### Source material
_ _ _ _ _ _ _
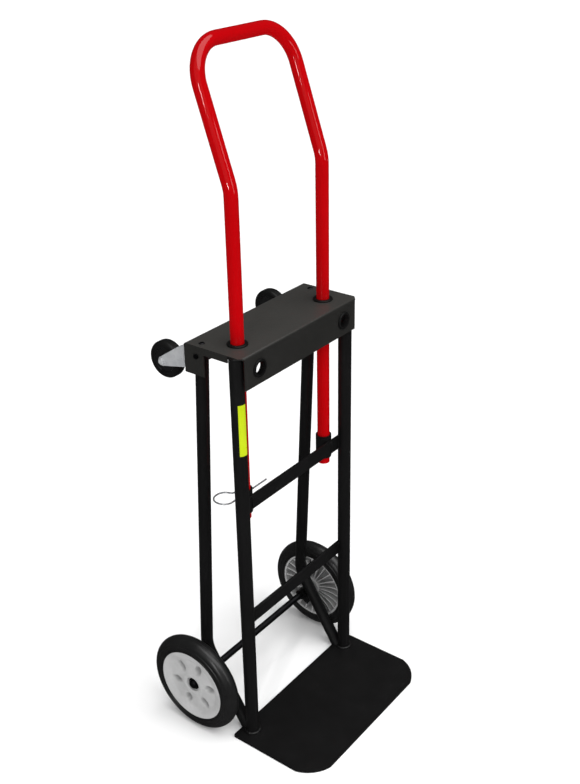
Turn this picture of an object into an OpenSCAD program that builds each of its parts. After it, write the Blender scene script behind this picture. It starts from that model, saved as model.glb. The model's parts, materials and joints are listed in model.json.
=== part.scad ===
// Convertible hand truck: a two-wheel truck whose handle lifts out, with two casters at its head
// for use as a platform.
// Millimetres. +Z is up, the toe plate points to -Y, and the floor is z = 0.

/* [Toe plate] */
// Width of the toe plate
toe_w = 355.6; // [300:1:420]
// Reach of the toe plate ahead of the front uprights
toe_front = 167; // [140:1:200]
// Reach of the toe plate behind the front uprights
toe_back = 19; // [14:1:30]
// Thickness of the toe plate
toe_t = 5; // [4:0.5:6]
// How far each front corner is cut back along both edges
toe_corner_cut = 45; // [30:1:55]
// Radius of the arc that the front corners are cut to
toe_corner_r = 66; // [56:1:90]
// Radius of the toe plate's rear corners
toe_rear_r = 3; // [2:1:10]

/* [Frame tubes] */
// Outer diameter of every frame and handle tube
tube_d = 22.2; // [20:0.1:25]
// Outside diameter of the front uprights
upright_d = 24; // [22:0.1:28]
// Wall of the tubes
tube_wall = 1.6; // [1.2:0.1:2.5]
// Half the distance between the front uprights' centre lines
upright_x = 146; // [140:1:150]
// Half the distance between the rear tubes' centre lines
rear_x = 142.8; // [140:0.1:145]
// Height of the corner where the rear tube turns forward
rear_bend_z = 149; // [140:1:160]
// Distance from the uprights back to that corner
rear_bend_back = 104.2; // [98:0.1:110]
// Angle that the rear tube leans forward above that corner
rear_lean = 3; // [2:0.1:4]
// Angle of the sloping leg below that corner, from upright
leg_slope = 31.8; // [30:0.1:33]
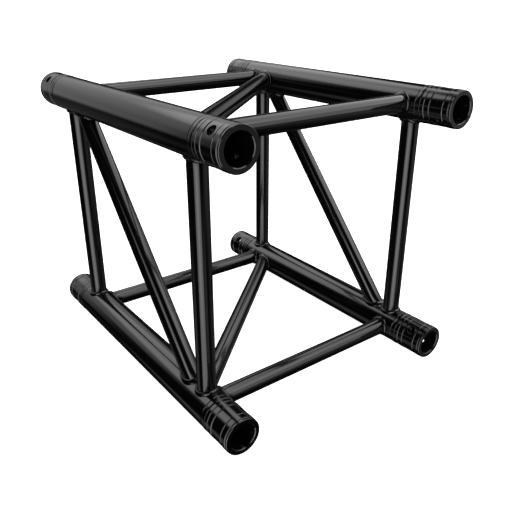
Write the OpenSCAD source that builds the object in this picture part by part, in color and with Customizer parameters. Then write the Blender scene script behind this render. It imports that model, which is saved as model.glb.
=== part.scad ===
// Square lighting truss section: four chord tubes with a conical receiver welded into
// each end, square end frames, and one diagonal brace in each of the four faces.
// X runs along the truss and +X is the front, Y is across it with left at -Y, Z is up.
// The origin is under the middle of the section, on the surface that it stands on.

/* [Truss] */
// Length from end face to end face
truss_len = 500; // [460:10:600]
// Overall width and height across the chord tubes
truss_size = 400; // [360:10:500]
// From an end face to the centreline of the square end frame
end_frame_inset = 80; // [80:1:90]
// From an end face to where a diagonal's centreline meets the chord's centreline
diagonal_inset = 94; // [94:1:110]

/* [Tubes] */
// Outer diameter of the chord tubes
chord_d = 50; // [48:1:52]
// Wall thickness of the chord tubes
chord_wall = 3; // [2.5:0.5:4]
// Outer diameter of the uprights, crossbars and diagonals
brace_d = 25; // [20:1:25]
// Wall thickness of the uprights, crossbars and diagonals
brace_wall = 2; // [1.5:0.5:3]

/* [Receivers] */
// Length of a receiver outside its chord tube
receiver_len = 52.5; // [50:0.5:55]
// Length of the receiver's spigot inside its chord tube
spigot_len = 30; // [20:1:35]
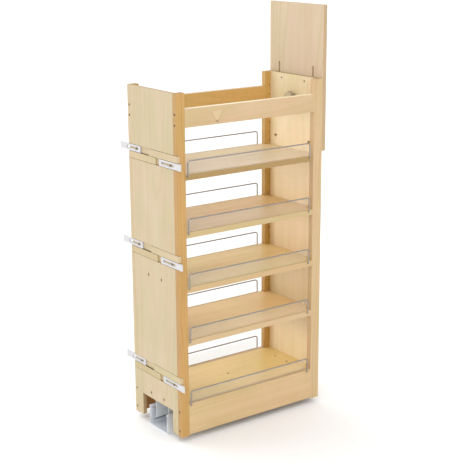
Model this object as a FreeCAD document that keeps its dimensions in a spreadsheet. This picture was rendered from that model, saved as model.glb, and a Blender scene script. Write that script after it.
_ _ _ _ _ _ _
### Set exercise
Print the entries exactly. Include every one.

### Solution to the exercise
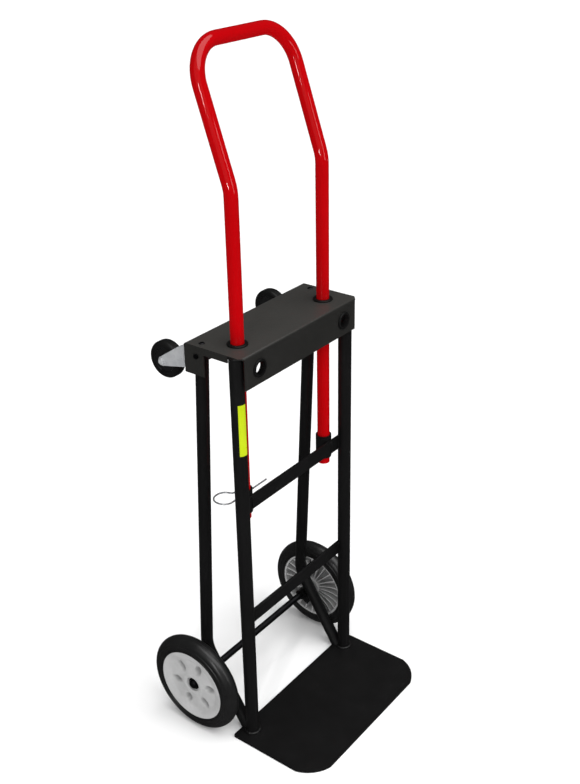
Turn this picture of an object into an OpenSCAD program that builds each of its parts. After it, write the Blender scene script behind this picture. It starts from that model, saved as model.glb. The model's parts, materials and joints are listed in model.json.
=== part.scad ===
// Convertible hand truck: a two-wheel truck whose handle lifts out, with two casters at its head
// for use as a platform.
// Millimetres. +Z is up, the toe plate points to -Y, and the floor is z = 0.

/* [Toe plate] */
// Width of the toe plate
toe_w = 355.6; // [300:1:420]
// Reach of the toe plate ahead of the front uprights
toe_front = 167; // [140:1:200]
// Reach of the toe plate behind the front uprights
toe_back = 19; // [14:1:30]
// Thickness of the toe plate
toe_t = 5; // [4:0.5:6]
// How far each front corner is cut back along both edges
toe_corner_cut = 45; // [30:1:55]
// Radius of the arc that the front corners are cut to
toe_corner_r = 66; // [56:1:90]
// Radius of the toe plate's rear corners
toe_rear_r = 3; // [2:1:10]

/* [Frame tubes] */
// Outer diameter of every frame and handle tube
tube_d = 22.2; // [20:0.1:25]
// Outside diameter of the front uprights
upright_d = 24; // [22:0.1:28]
// Wall of the tubes
tube_wall = 1.6; // [1.2:0.1:2.5]
// Half the distance between the front uprights' centre lines
upright_x = 146; // [140:1:150]
// Half the distance between the rear tubes' centre lines
rear_x = 142.8; // [140:0.1:145]
// Height of the corner where the rear tube turns forward
rear_bend_z = 149; // [140:1:160]
// Distance from the uprights back to that corner
rear_bend_back = 104.2; // [98:0.1:110]
// Angle that the rear tube leans forward above that corner
rear_lean = 3; // [2:0.1:4]
// Angle of the sloping leg below that corner, from upright
leg_slope = 31.8; // [30:0.1:33]
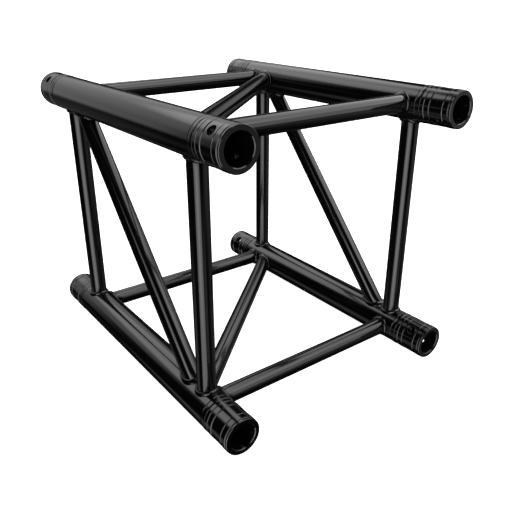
Write the OpenSCAD source that builds the object in this picture part by part, in color and with Customizer parameters. Then write the Blender scene script behind this render. It imports that model, which is saved as model.glb.
=== part.scad ===
// Square lighting truss section: four chord tubes with a conical receiver welded into
// each end, square end frames, and one diagonal brace in each of the four faces.
// X runs along the truss and +X is the front, Y is across it with left at -Y, Z is up.
// The origin is under the middle of the section, on the surface that it stands on.

/* [Truss] */
// Length from end face to end face
truss_len = 500; // [460:10:600]
// Overall width and height across the chord tubes
truss_size = 400; // [360:10:500]
// From an end face to the centreline of the square end frame
end_frame_inset = 80; // [80:1:90]
// From an end face to where a diagonal's centreline meets the chord's centreline
diagonal_inset = 94; // [94:1:110]

/* [Tubes] */
// Outer diameter of the chord tubes
chord_d = 50; // [48:1:52]
// Wall thickness of the chord tubes
chord_wall = 3; // [2.5:0.5:4]
// Outer diameter of the uprights, crossbars and diagonals
brace_d = 25; // [20:1:25]
// Wall thickness of the uprights, crossbars and diagonals
brace_wall = 2; // [1.5:0.5:3]

/* [Receivers] */
// Length of a receiver outside its chord tube
receiver_len = 52.5; // [50:0.5:55]
// Length of the receiver's spigot inside its chord tube
spigot_len = 30; // [20:1:35]
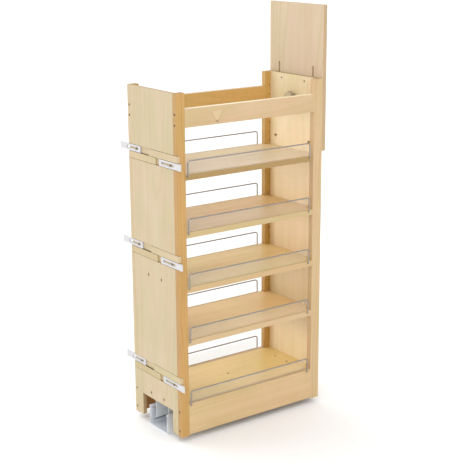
Model this object as a FreeCAD document that keeps its dimensions in a spreadsheet. This picture was rendered from that model, saved as model.glb, and a Blender scene script. Write that script after it.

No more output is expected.